Replies are listed 'Best First'.
Re: wisdom needed
by Abigail-II (Bishop) on Jun 06, 2002 at 09:37 UTC
    Using hashes is one way to tackle the problem, as others have shown. But since your example suggests that the data is clumped - that is, numbers which are the same follow each other, you don't need a hash, as the program below shows.

    I'm just showing it here for the sake of showing an alternative way. I don't expect it to be faster - hashes are pretty fast, and the sort is likely to dominate the running time anyway.

    Abigail

    #!/usr/bin/perl use strict; use warnings 'all'; my @info; while (<DATA>) { my ($num, $info) = split ' ', $_, 2; if (@info && $num == $info [-1] [0]) { $info [-1] [2] ++; } else { push @info => [$num, $info, 1] } } print map {"@{$_}[0, 1]"} sort {$b -> [2] <=> $a -> [2]} @info; __DATA__ 1 info1 1 info1 1 info1 2 info2 3 info3 3 info3 4 info4 4 info4 4 info4 4 info4 $ ./count 4 info4 1 info1 3 info3 2 info2 $
Re: wisdom needed
by Anonymous Monk on Jun 06, 2002 at 10:38 UTC
    Hi monks, not sure if i explained my problem clearly enough, sorry! anyway i'll show you what i've done and it might make it easier to correct me. i am trying to count every number in $array[0] (shown below); all of the same numbers are the same thing (eg all the 1's are the same), i just need to know which occurs the most. i have tried counting every number etc but i cant seem to find which is the most frequent, i just get the number of numbers present returned to me. hope someone can help.
    1 1 1 1 2 2 3 4 4 4
    i want the number which occurs the most to be ranked at the top of the output (only one of each number needs to be ranked)
    e.g 1 4 2 3
    n.b
    #! /usr/local/bin/perl -w use strict; my $num_of_params; $num_of_params = @ARGV; if ($num_of_params < 2) { die ("\n You haven't entered enough parameters !! \n\n"); } open (FILE, $ARGV[0]) or die "unable to open file"; open (OUTFILE, ">$ARGV[1]"); my $line; my @array; my $number; my $count=0; while (<FILE>) { $line = $_; chomp ($line); @array = (); @array = split (/\s+/, $line); foreach $number ($array[0]) { ++$count; print "$count\n"; print OUTFILE "$count\n"; if ($number != $number-1 ) { print "$number\n"; print OUTFILE "$number\n"; } } }

      sub occurence { my %count; $count{$_}++ for @_; return sort { $count{$b} <=> $count{$a} } keys %count; } print "$_\n" for occurence qw(1 1 1 2 2 3 4 4 4 4);
      In the future, please reply to the node you're replying to (sounds logical, doesn't it?).

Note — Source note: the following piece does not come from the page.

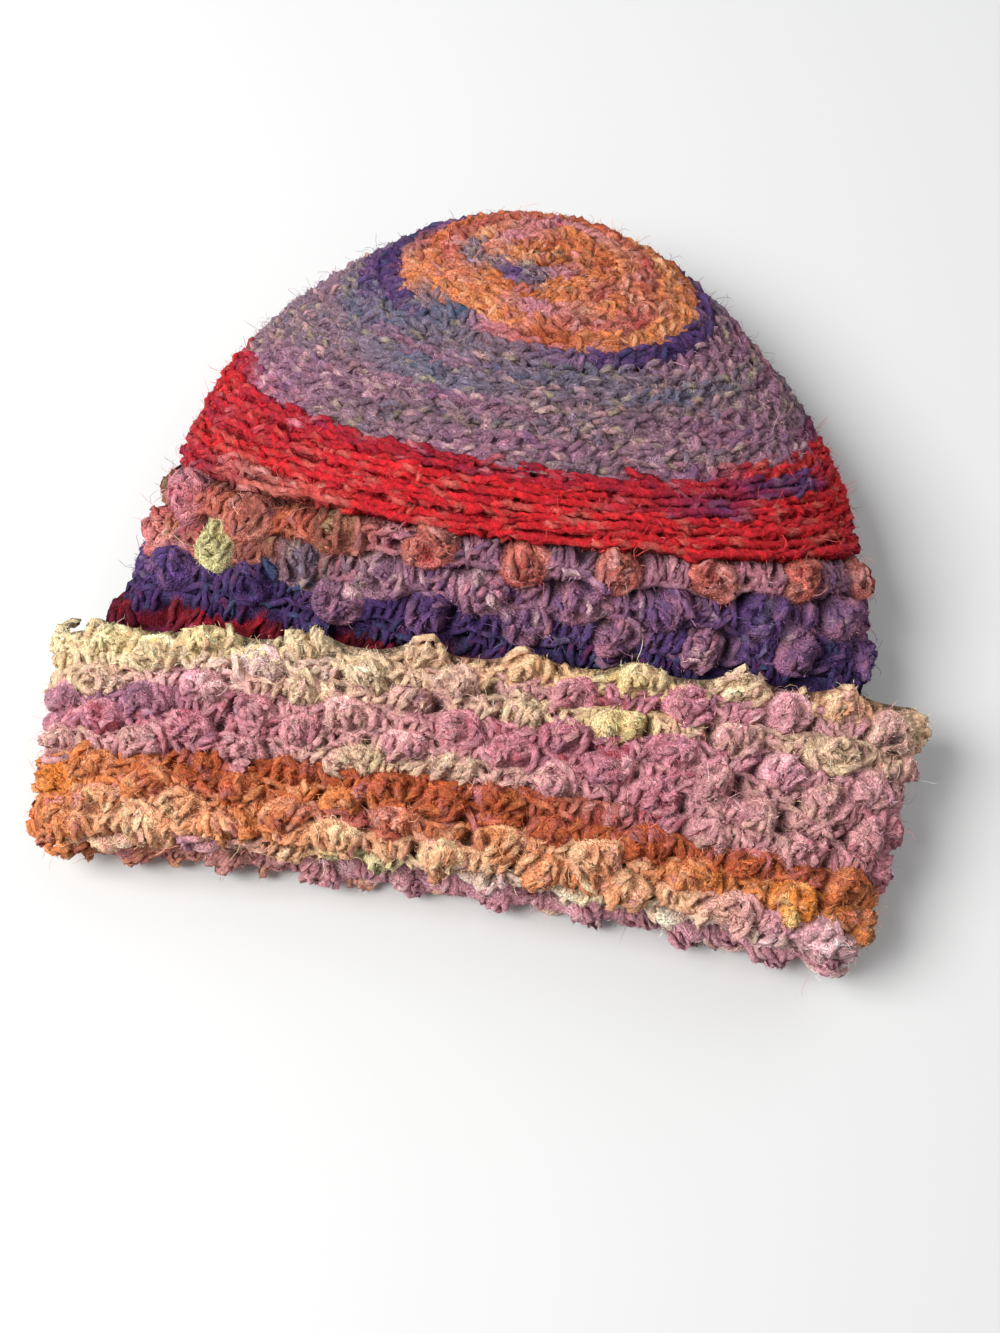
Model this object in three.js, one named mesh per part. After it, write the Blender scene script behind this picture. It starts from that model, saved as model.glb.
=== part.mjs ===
// A crocheted beanie of thick wool, lying on its back as it settles on a seat.
// The mouth points to -Y, the crown to +Y, the front wall faces up, and the back wall rests on z = 0.
// One fabric goes from the crown's centre down to the brim, folds outwards there and comes back up as
// the cuff. Each colour of yarn is a band of its own, and neighbours meet edge to edge.
import * as THREE from 'three';

// Driving dimensions, in millimetres.
const BODY_WALL = 6; // one layer of crochet
const CUFF_WALL = 7; // the turned-up layer, worked a little looser
const SEAM = 0.5; // gap between two bands that meet
const REPEATS = 18; // bobbles in one round
const FIRST_BOBBLE = 0.095; // where the cuff's first bobble stands, in repeats from the right end
const COLUMNS = REPEATS * 4; // facets round an outer face
const PLAIN_COLUMNS = COLUMNS / 2; // facets round a face without relief

const BOBBLE = 5.5; // how far a bobble stands out
const BOBBLE_SHARPNESS = 0.6; // under 1 is a puff with a narrow valley beside it, over 1 is a peak
const RIB = 2.2; // how far a ribbed round stands out
const SCALLOP = 2.5; // how far the cuff's edge rises at each bobble
const CROWN_THINNING = 0.3; // how much thinner the wall is at the crown's centre

// Rounds of an outer face, one per row of the table. along is the fabric's length up from the brim. frontY
// to backZ are the round's highest and lowest point in the plane x = 0. half is its reach along X and shift
// its centre. share says how high the widest place lies. top and base are the powers of its upper and lower
// curve: 2 is an ellipse, more is squarer. skew moves the right end to +Y and the left end to -Y, and bow
// moves both ends to -Y.
const PLACES = ['along', 'frontY', 'frontZ', 'backY', 'backZ', 'half', 'shift'];
const CURVES = ['share', 'top', 'base', 'skew', 'bow'];
const KEYS = [...PLACES, ...CURVES];
const rounds = (table) => table.map((row) => Object.fromEntries(KEYS.map((key, i) => [key, row[i]])));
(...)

      - Yes, I reinvent wheels.
      - Spam: Visit eurotraQ.
      

      The principal of counting frequency is based on this type of code:

      my @array = (1,1,1,2,3,3,4,4,4,4); my %count; $count{$_}++ for @array; my @ordered = sort {$count{$b} <=> $count{$a}} keys %count; print map {"$_\n"} @ordered;

      The hash stores the count in the value and the item in the key. The keys are then sorted by comparing the values with eachother, with respect to the keys.

      --
      Steve Marvell

        thanks marvell, this runs well, but the only problem is that the output prints every number (i only want one of each number printed) it also prints every number again when it comes across a new number!! e.g
        @array = (1,1,1,1,2,2,3,3,3,4,4,4,5,5) OUTPUT 1 1 1 1 2 1 2 1 3 2 1 3 2 1 ETC
        I am also not sure if is printing the most frequent value at the top or not. any suggestions??? :-) the help so far is much appreciated.
Re: wisdom needed
by marvell (Pilgrim) on Jun 06, 2002 at 09:11 UTC

    How about ...

    my %counter; $counter{$_}++ while (<DATA>); print sort {$counter{$b} <=> $counter{$a}} keys %counter; __DATA__ 1 info 1 info 1 info 2 info 3 info 3 info 4 info 4 info 4 info 4 info

    This increments a counter for each of the lines. Then sorts them in reverse count order.

    Maybe this is close to what you want. Let us know if it needs any changes.

    --
    Steve Marvell

Re: wisdom needed
by Zaxo (Archbishop) on Jun 06, 2002 at 09:20 UTC

    First, read your data in a way that you get:

    my @data = ( [1,"info"], [1,"info"], [1,"info"], [2,"info"], [3,"info"], [3,"info"], [4,"info"], [4,"info"], [4,"info"], [4,"info"], );

    Then make a hash keyed on both values (assuming the 'info' can have another value):

    my %freq = (); foreach my $datum (@data) { $freq{ sprintf("%d %s", @$datum) }++; }

    Finally we print out the keys sorted by frequency. Setting $, to $/ puts a line break in after each element:

    { local $,=$/; print sort { $freq{$b} <=> $freq{$a} } keys %freq; }

    This sort of frequency counting hash is a pretty common idiom.

    After Compline,
    Zaxo

Re: wisdom needed
by Joost (Canon) on Jun 06, 2002 at 09:19 UTC
    #!/usr/bin/perl -w use strict; my @array = qw( 1 info 1 info 1 info 2 info 3 info 3 info 4 info 4 info 4 info 4 info ); my %score; for (my $i=0;$i<$#array;$i+=2) { # get numbers from @array $score{ $array[$i] }++; # count the numbers } my %infos = @array; my @output = map { "$_\t$infos{$_}\n"; } sort { $score{$b} <=> $score{$a} } keys %score; print @output;
    Altough I would rather use some other datastructure to store the data.. like
    my @rated_data = ( [$number1,$info1], [$number2,$info2], [$number3,$info3], );
    etcetera, this will make it a bit easier to sort and print later on.
    -- Joost downtime n. The period during which a system is error-free and immune from user input.